I will be visiting the exhibition at the National Gallery early in 2012 to view the work first hand this will allow me to make comparisons with other Leonardo works on display at the same venue.  Visited Sunday 22 January 2012 (fantastic exhibition) read the review.

This painting is documented in the collection of King Charles I of England in 1649 before it was sold at auction by the Duke of Buckingham's son in 1763. It was purchased in 1900 by Sir Frederick Cook a British art dealer. Where the work had been stored between these dates is unknown however it is clear that several previous poor restoration attempts had made the painting very difficult to authenticate, it was sold at auction in 1958 for £45.     

In 2005 the work was acquired by a consortium of US art dealers for $10.000 and restored. In 2013 it was sold to Yves Bouvier, a Paris dealer, it was then purchased by Dmitry Rybolovlev, a Russian billionaire for $127m dollars before being consigned to Christie's for the November 2017 auction. The painting has been studied by several experts on Da Vinci and the renaissance period, the consensus is that this work was painted by Leonardo da Vinci and is the original from which the many copies depend.  

In a bold move by the National Gallery catalogued the painting as a newly discovered Leonardo.

Leonardo exhibition at :
The National Gallery, London. 9 November 2011 - 5 February 2012.

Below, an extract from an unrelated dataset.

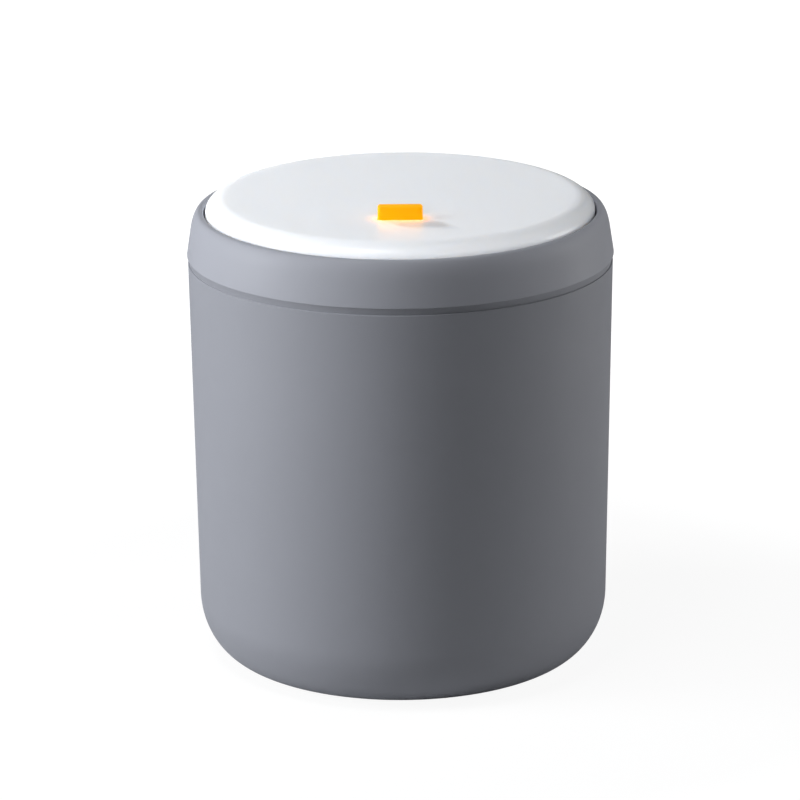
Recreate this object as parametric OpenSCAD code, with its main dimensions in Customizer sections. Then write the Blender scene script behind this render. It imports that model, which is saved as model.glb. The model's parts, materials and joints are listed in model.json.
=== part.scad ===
// Push top countertop bin: a drafted round bin, a lift-off rim collar and a
// sprung hinged lid that a small push tab releases.
// Millimetres, +Z up, origin on the surface under the middle of the bin.
// The front, where the push tab is, faces -Y and the hinge is at +Y.

/* [Body] */
// Outer radius of the body just below the collar
body_r = 90.3; // [84:0.1:100]
// How much the radius shrinks from the rim down to the underside
body_draft = 2.4; // [0:0.1:5]
// Height of the body from its underside to its rim
body_h = 176.9; // [120:0.1:260]
// Thickness of the body's wall and floor
wall = 2.4; // [1.8:0.1:3]
// Radial width of the rounded bottom edge
corner_w = 20; // [12:0.5:26]
// Height of the rounded bottom edge
corner_h = 27; // [12:0.5:40]
// Height of the shadow groove under the collar
groove_h = 3; // [1:0.1:5]
// Depth of the shadow groove under the collar
groove_d = 0.9; // [0.3:0.1:1]
// Radius of the hollow in the underside
hollow_r = 50; // [30:1:51]
// Depth of the hollow in the underside
hollow_d = 1.2; // [0.4:0.1:1.4]

/* [Feet] */
// How far the foot pads stand proud of the underside
foot_proud = 0.8; // [0.5:0.1:3]
// Radius of a foot pad
foot_r = 6; // [4:0.5:7]
// Depth of the recess that holds a foot pad
foot_seat = 1.2; // [0.6:0.1:1.4]
// Radius of the circle that the foot pads lie on
foot_ring_r = 59; // [58.5:0.1:60]

/* [Collar] */
// How far the collar's lower edge stands out past the body
collar_over = 0.37; // [0.1:0.01:1]
// Height of the collar above the body's rim
collar_h = 19.1; // [18.7:0.1:24]
// Thickness of the collar's outer wall
collar_wall = 2.2; // [1.8:0.1:2.6]
// How much the straight part of the collar leans in
collar_lean = 1.77; // [1.2:0.01:2]
// Height of the straight part of the collar
collar_straight = 11.5; // [9:0.1:12]
// Thickness of the collar's inner wall, which plugs into the body
plug_wall = 1.8; // [1.4:0.1:2.2]
// How deep the inner wall plugs into the body
plug_depth = 13; // [8:0.5:20]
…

Note:- The exhibition ended on February 5 2012. However, a worldwide cinema showing is planned, details available from the National Gallery. 

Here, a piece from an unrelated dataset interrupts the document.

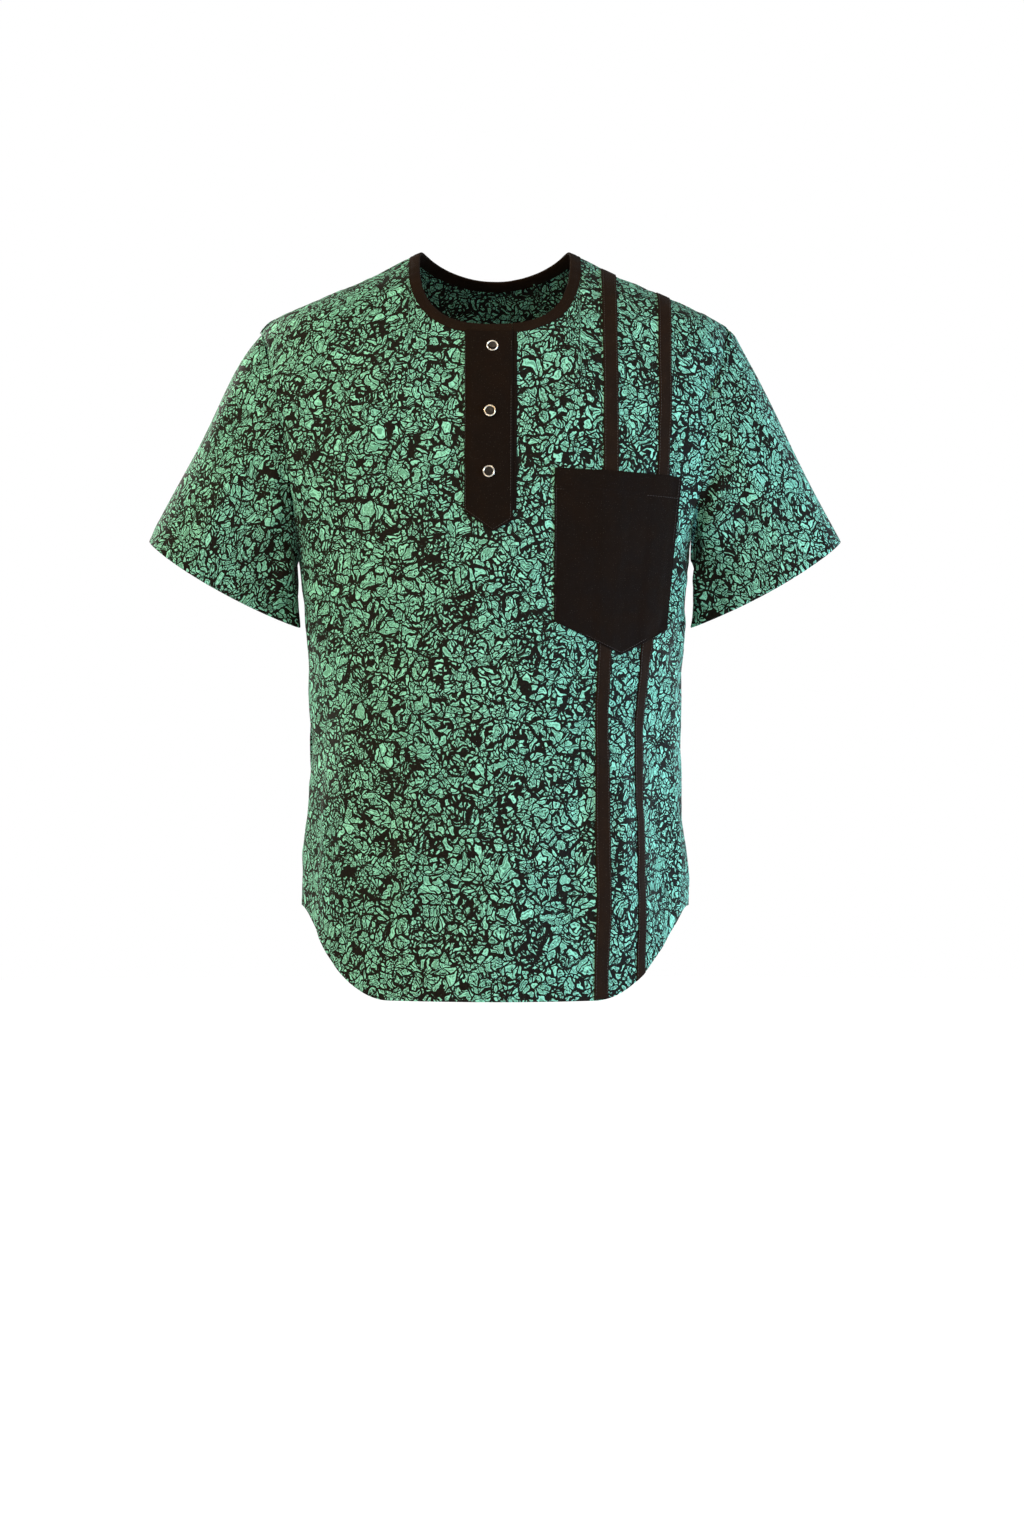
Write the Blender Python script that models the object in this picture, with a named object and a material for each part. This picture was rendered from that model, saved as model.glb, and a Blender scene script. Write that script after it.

Salvator Mundi, Marquis de Ganay version.

The Salvator Mundi (saviour of the World) was commissioned by Louis XII of France in 1506 and Leonardo had finished the work by 1513. The image of Christ giving his blessing to the world was a popular subject in French and Flemish art and the half-length pose is typical of the era. 

On the death of his wife, the painting was donated, by Louis, to a religious order who had connections with his wife, in Nantes. A century later Henrietta Maria, Queen of England, saw the painting in 1650 (the year after her husband Charles Ist was executed) she asked the artist Wenceslaus Hollar to make an etching of the work to add to her collection. In the 19th century, the convent that possessed the painting was dissolved and the Salvator Mundi was sold to Baron de Lareinty of Paris. After subsequent sales, the work came into the possession of the present owner the Marquis de Ganay.  

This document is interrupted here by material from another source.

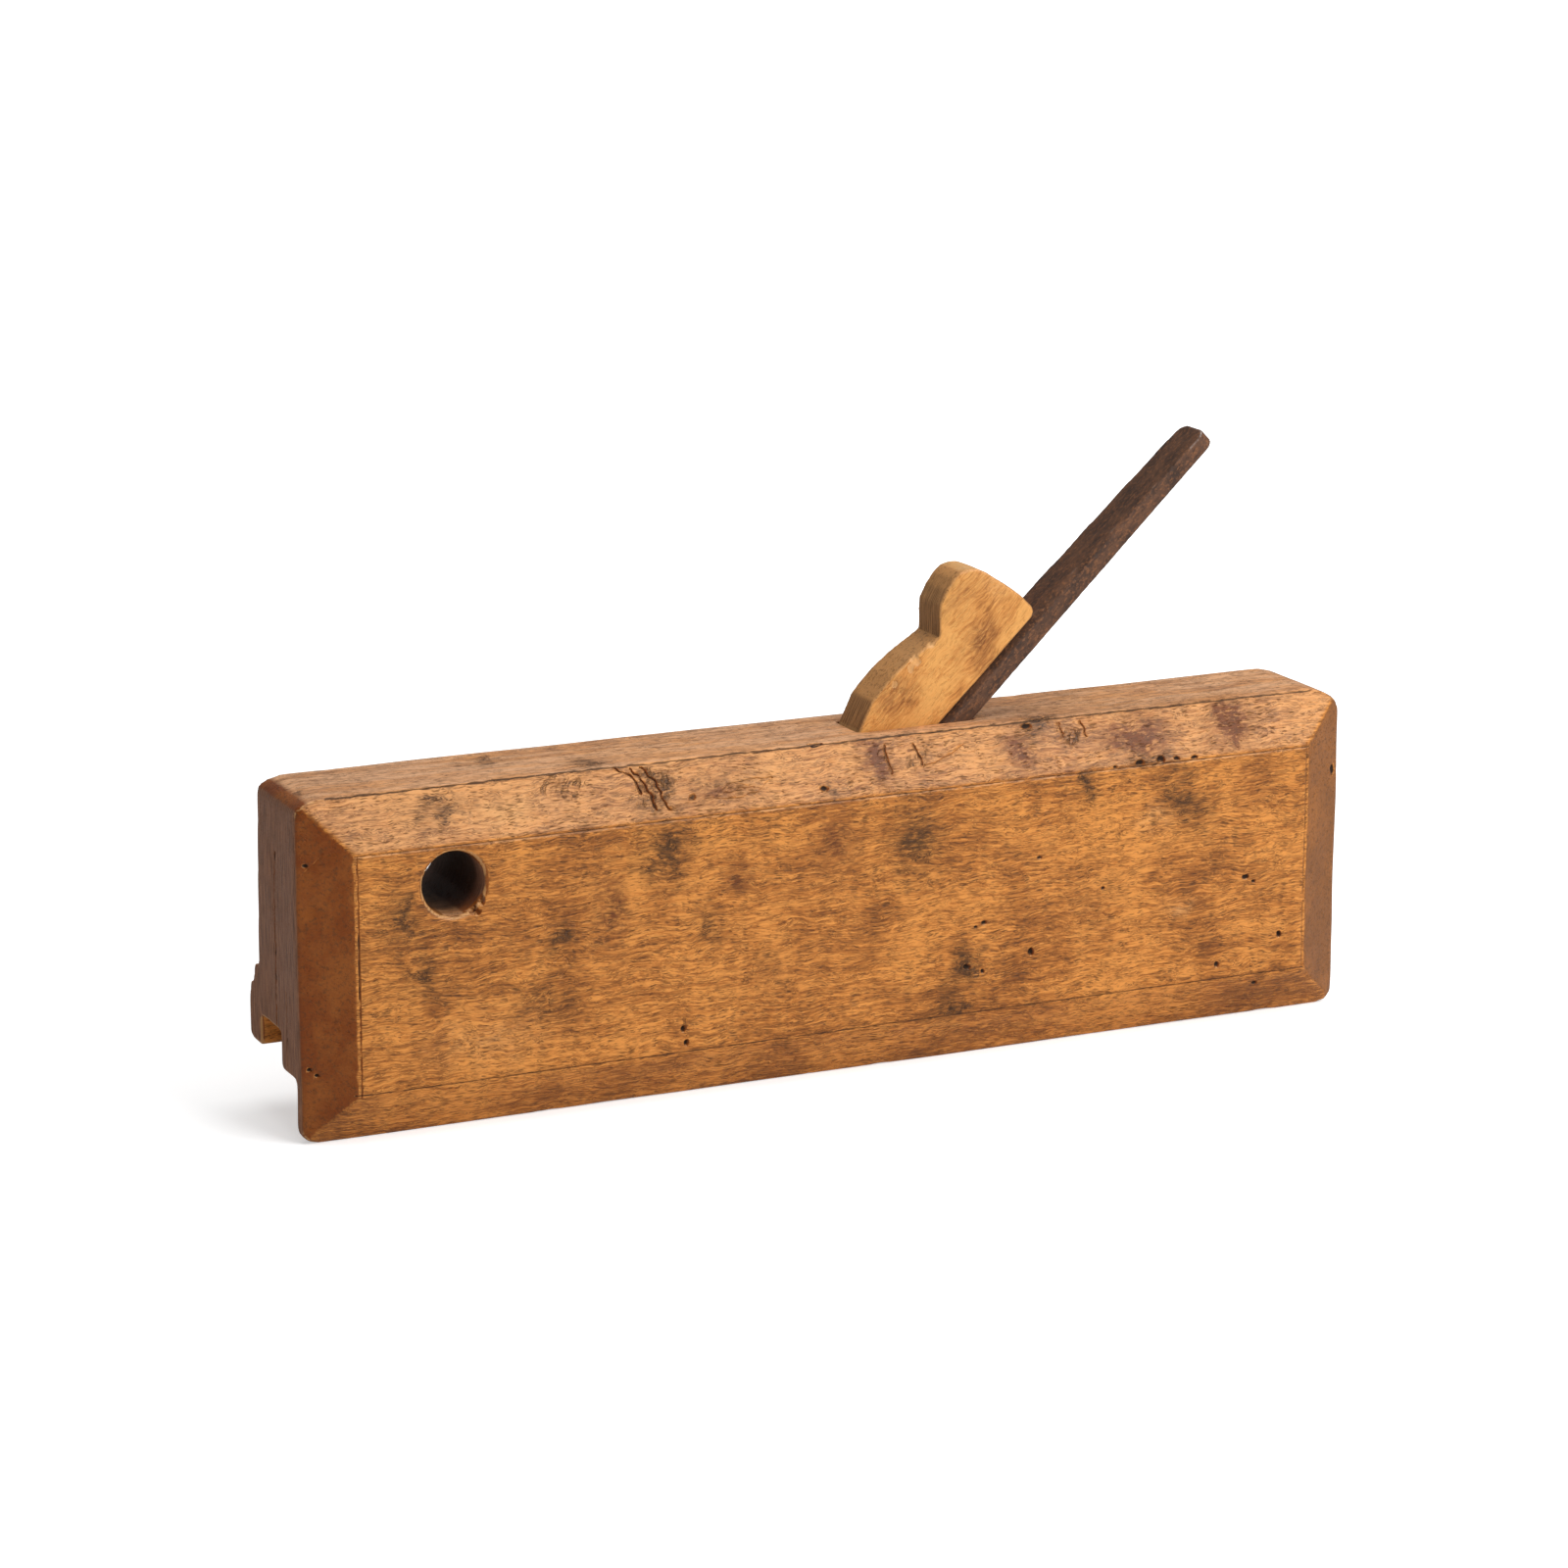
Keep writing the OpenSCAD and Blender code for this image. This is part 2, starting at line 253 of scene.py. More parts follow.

Salvator Mundi. Jan Louis de Ganay collection Paris. (s)

Is this really by Leonardo?
Various tests conducted on the painting have convinced many historians that the painting is authentic. X-rays show that the paint had been applied in thin layers on a wooden base, nut wood was used for this work and also Leonardo's St John of the same period.

The swirl of the hair is said to be reminiscent of other da Vinci portraits and historians point to similarities in the shadows of the face and the angle of the light to support the authenticity. The work has been altered since Leonardo's day, the orb originally supported a cross that has since been removed and a thick coat of varnish has been added to the painting. 

Personal Opinion:-

 It is not in doubt that Leonardo did complete a painting of this title, the documentary evidence is beyond question. It is estimated that seventy-five percent of all Leonardo's works are still lost and this very strong image could well be one of them. However, today's art world contains lots of individuals who know far more about the financial implications of any new discovery than they know about the actual paintings themselves. A new painting by an artist as famous as Leonardo da Vinci would inevitably create a buzz within the art world and it is very likely that values across a range of works would increase as a result.

 This painting almost appears too modern for da Vinci. Christ's right hand and sleeve are tightly finished as are the ringlets of the hair, they seem to lack the smokiness of Leonardo's sfumato. The modelling of the face seems quite flat when I first saw this work, and at first glance, it reminded me of an overworked Modigliani (that is not intended to be a criticism). I admire this work very much, it just seems so fresh and alive, and would certainly like to own it regardless of who painted it. In conclusion, I do hope that this is by da Vinci, who would have been about sixty-one years old at the time it was painted, but I wouldn't bet my house on it.